Updating investors on trading in the third quarter, the FTSE 100-listed company said it expects group EBITDA to be in line with previous guidance of £925m to £975m, representing growth of 5-10% year-on-year.

Retail net gaming revenue (NGR) was 10% higher than in Q3 2021, while online NGR grew by just 1%.

The operator continued to feel the impact of its withdrawal from the Netherlands as part of the Dutch licensing process during the quarter.

The temporary closure of the Dutch market took three percentage points off Entain’s online growth; excluding the Netherlands, NGR was up 4% in Q3.

Nonetheless, Q3 performance was broadly in line with Entain’s expectations, CFO Rob Wood said in a call with analysts.

He stressed that Entain exited the period with a return to growth in online, after reporting a 7% dip in online NGR for H1 2022.

On a more positive note, the operator revealed a record level of active customers in Q3 2022, up 6% year-on-year and up 65% when compared to 2019, Wood said.

More importantly, he mentioned that Entain has thus far not “seen any further deterioration due to the macro conditions highlighted in Q2”.

Entain CEO Jette Nygaard-Andersen said the firm’s underlying performance remains healthy, but “we, of course, are mindful of the environment in which we operate.”
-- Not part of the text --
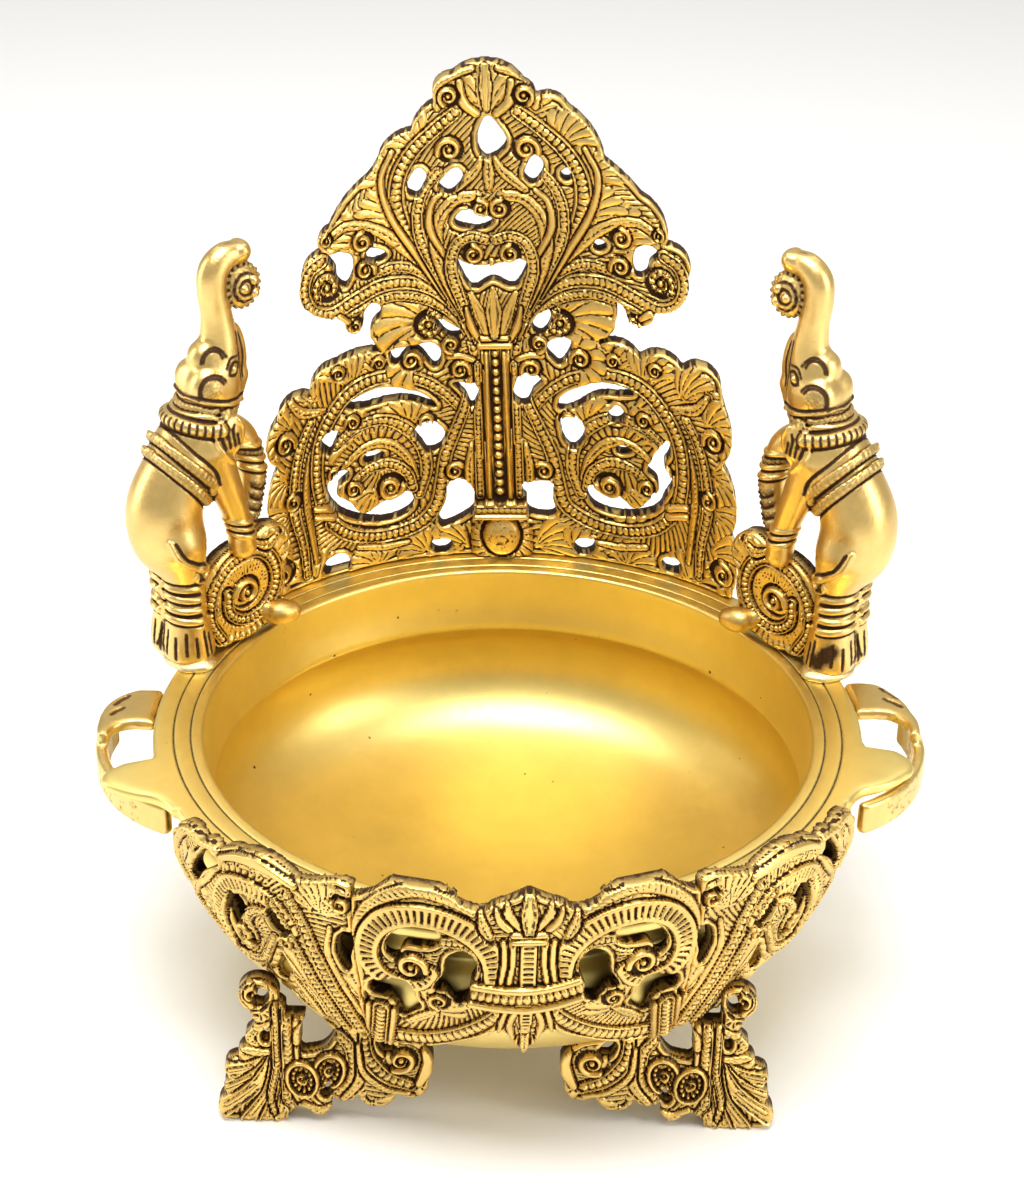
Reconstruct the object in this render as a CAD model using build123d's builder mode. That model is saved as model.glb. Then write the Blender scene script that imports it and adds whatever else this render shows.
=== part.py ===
from build123d import *
import os
from math import degrees, radians, sin, tan

# Brass urli: a wide bowl with a cast openwork crest behind it, an elephant and a scroll
# wheel on each side, a pierced apron in front, two strap handles and four openwork legs.
# Millimetres. The origin is on the floor under the middle of the bowl, +Z is up, the
# crest is at +Y and the apron at -Y.

# driving dimensions
RIM_HEIGHT = 110.0  # top face of the rim above the floor
MOUTH_RADIUS = 115.0  # inner edge of the rim
RIM_RADIUS = 134.0  # outer edge of the rim
RIM_THICKNESS = 5.0
WALL = 3.5  # bowl wall
GROOVE_RADII = (119.8, 126.2)  # the two turned lines on the rim
GROOVE_WIDTH = 0.9
GROOVE_DEPTH = 0.6

CREST_RADIUS = 129.5  # face of the crest that looks into the bowl
CREST_THICKNESS = 7.5
CREST_LEAN = 2.6  # degrees, the crest leans to the left
CREST_TURN = 1.6  # degrees, and is set round to the left

APRON_THICKNESS = 7.0
APRON_TURN = 3.5  # degrees, the apron is set round to the right
APRON_SEAM = 62.0  # arc length from its middle to where a side panel begins
SIDE_MIDDLE = 105.0  # arc length from its middle to the middle of a side panel

LEG_FACE = 103.0  # outer face of a leg plate from the bowl's middle plane
LEG_THICKNESS = 7.5
LEG_OFFSET = 2.0  # the left leg stands this much further out, the right one further in

ELEPHANT_FOOT = (129.0, 45.0)  # where an elephant stands
ELEPHANT_HEADING = 37.0  # degrees it faces inward of straight across
PAD_HEIGHT = 3.0  # braze under its feet
WHEEL_CENTRE = (107.5, 58.0, 22.0)  # from the rim's top face
WHEEL_RADIUS = 21.5
WHEEL_THICKNESS = 9.0
WHEEL_HEADING = 45.0

os.makedirs("parts", exist_ok=True)


# helpers

def wrap(points, radius):
    """Points given as arc length and height on a cylinder, as they look from its front."""
    return [(radius * sin(u / radius), v) for u, v in points]


def bow(start, through, end):
    """An arc through three points, or a straight line where they are in line."""
    along, across = Vector(*end) - Vector(*start), Vector(*through) - Vector(*start)
    if abs(along.X * across.Y - along.Y * across.X) < 0.3:
        Line(start, end)
    else:
        ThreePointArc(start, through, end)


def scallops(start, *arcs):
    """An outline of arcs, each given by the point that it passes through and its end."""
    here = start
    for through, end in zip(arcs[::2], arcs[1::2]):
        bow(here, through, end)
        here = end
    if (Vector(*here) - Vector(*start)).length > 0.01:
        Line(here, start)


def openwork(outline, holes, depth):
    """A pierced plate: outline in arcs, holes as closed curves, thick from y=0 back."""
    with BuildPart() as plate:
        with BuildSketch(Plane.XZ):
            with BuildLine():
                scallops(*outline)
            make_face()
            for hole in holes:
                with BuildLine():
                    Spline(*hole, periodic=True)
                make_face(mode=Mode.SUBTRACT)
        extrude(amount=depth)
    return plate.part


def ring_of(profile):
    """A solid turned about the bowl's axis from a profile of radius and height."""
    with BuildPart() as ring:
        with BuildSketch(Plane.XZ):
            with BuildLine():
                Polyline(*profile, close=True)
            make_face()
        revolve(axis=Axis.Z)
    return ring.part


def mirrored(points):
    return [(-u, v) for u, v in points]


def finish(part, name):
    part.label = name
    export_step(part, f"parts/{name}.step")
    return part


# bowl: flat rim, short neck, bulging belly, all turned, with a tongue of rim on each side

NECK_FOOT = (111.5, 84)  # the crease under the neck, inside
NECK_CREASE = (115.5, 85)  # and outside
BELLY_WIDEST = 66.0  # height of the widest part
BELLY_RADIUS = 125.0
BOTTOM_HEIGHT = 21.5
UNDER_RIM = RIM_HEIGHT - RIM_THICKNESS


def belly(radius, bottom, crease):
    """Half outline of the belly from the axis up to the crease, in three arcs."""
    shoulder = (radius - 16, BELLY_WIDEST - 26)
    ThreePointArc((0, bottom), (52, bottom + 2.2), (82, bottom + 8))
    ThreePointArc((82, bottom + 8), shoulder, (radius, BELLY_WIDEST))
    ThreePointArc((radius, BELLY_WIDEST), (radius - 1.5, BELLY_WIDEST + 9), crease)


def under_the_rim():
    """Half outline of the bowl's outside from the axis up to the rim's underside."""
    belly(BELLY_RADIUS, BOTTOM_HEIGHT, NECK_CREASE)
    Polyline(NECK_CREASE, (MOUTH_RADIUS + WALL, 97), (MOUTH_RADIUS + WALL, UNDER_RIM))


def tongue(outline):
    with BuildPart() as lobe:
        with BuildSketch(Plane.XY.offset(UNDER_RIM)):
            with BuildLine():
                scallops(*outline)
            make_face()
        extrude(amount=RIM_THICKNESS)
    return lobe.part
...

Entain CEO Jette Nygaard-Andersen: “Looking across our business, we estimate that the markets we are in are worth around $70bn to date. Our core online markets are expected to grow at around 7% to 8% CAGR over the next five years with some of our new markets growing at double digit rates.”

She said the fact that Entain welcomed more customers “is a testament to our relentless focus on the customer, as well as the quality of our products, content and talented people.

“Looking across our business, we estimate that the markets we are in are worth around $70bn to date. Our core online markets are expected to grow at around 7% to 8% CAGR over the next five years with some of our new markets growing at double digit rates,” she added.

In addition, Entain said BetMGM, its US joint venture with MGM Resorts, continued to perform strongly. It now has a 25% market share in the areas in which it operates, though that figure excludes New York.

Moreover, Q3 NGR in the US surged 90% to $400m, helped by the start of the US National Football League season.

Looking ahead, in Q4 Entain plans to complete the acquisitions of BetCity in the Netherlands and SuperSport in Croatia and hopes to benefit from the Fifa World Cup.

Nygaard-Andersen concluded: “We have healthy momentum across the business and look forward to a strong finish to the year which includes the World Cup. Looking ahead, we remain vigilant of the economic backdrop.

“However, our diversified revenue base and robust business model enable us to remain confident in our ability to deliver on our growth and sustainability strategy,” she added.